▸ Source excerpt:
==============================
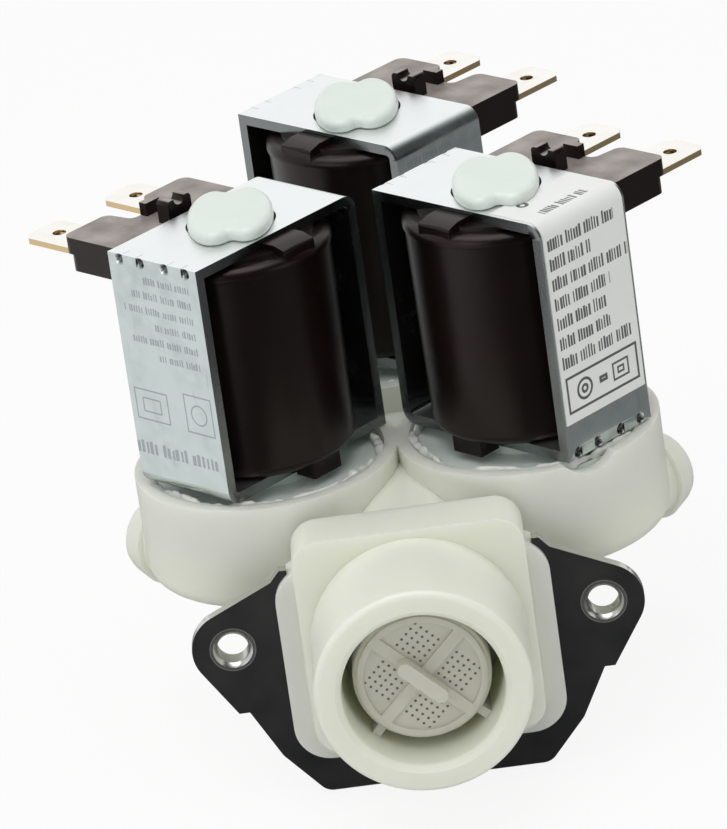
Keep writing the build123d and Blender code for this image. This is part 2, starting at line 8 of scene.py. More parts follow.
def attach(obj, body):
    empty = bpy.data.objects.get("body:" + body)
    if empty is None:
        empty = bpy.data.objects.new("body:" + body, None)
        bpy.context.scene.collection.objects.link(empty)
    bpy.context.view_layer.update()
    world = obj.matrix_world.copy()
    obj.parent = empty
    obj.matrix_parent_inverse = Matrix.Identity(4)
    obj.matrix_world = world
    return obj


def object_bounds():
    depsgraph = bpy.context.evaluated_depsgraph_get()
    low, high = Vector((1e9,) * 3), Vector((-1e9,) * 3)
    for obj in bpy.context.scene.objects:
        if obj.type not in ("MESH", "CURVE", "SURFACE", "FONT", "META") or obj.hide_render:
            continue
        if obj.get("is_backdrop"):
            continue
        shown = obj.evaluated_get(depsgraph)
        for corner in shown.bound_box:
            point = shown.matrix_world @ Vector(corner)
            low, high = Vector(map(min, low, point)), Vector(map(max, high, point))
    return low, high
==============================
▸ What is required: Restate the listing in full, word for word.

▸ Exercise output:
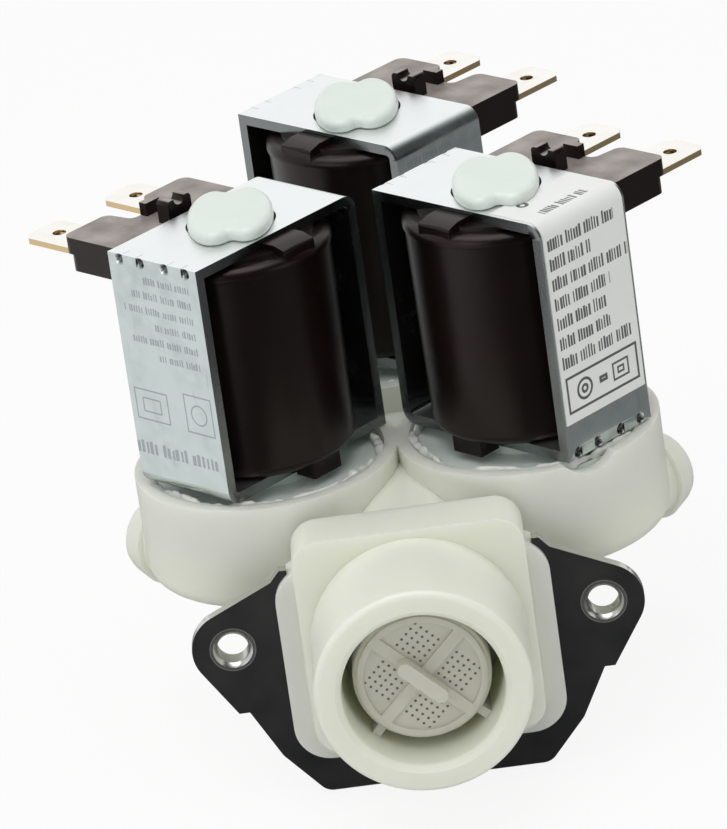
Keep writing the build123d and Blender code for this image. This is part 2, starting at line 8 of scene.py. More parts follow.
def attach(obj, body):
    empty = bpy.data.objects.get("body:" + body)
    if empty is None:
        empty = bpy.data.objects.new("body:" + body, None)
        bpy.context.scene.collection.objects.link(empty)
    bpy.context.view_layer.update()
    world = obj.matrix_world.copy()
    obj.parent = empty
    obj.matrix_parent_inverse = Matrix.Identity(4)
    obj.matrix_world = world
    return obj


def object_bounds():
    depsgraph = bpy.context.evaluated_depsgraph_get()
    low, high = Vector((1e9,) * 3), Vector((-1e9,) * 3)
    for obj in bpy.context.scene.objects:
        if obj.type not in ("MESH", "CURVE", "SURFACE", "FONT", "META") or obj.hide_render:
            continue
        if obj.get("is_backdrop"):
            continue
        shown = obj.evaluated_get(depsgraph)
        for corner in shown.bound_box:
            point = shown.matrix_world @ Vector(corner)
            low, high = Vector(map(min, low, point)), Vector(map(max, high, point))
    return low, high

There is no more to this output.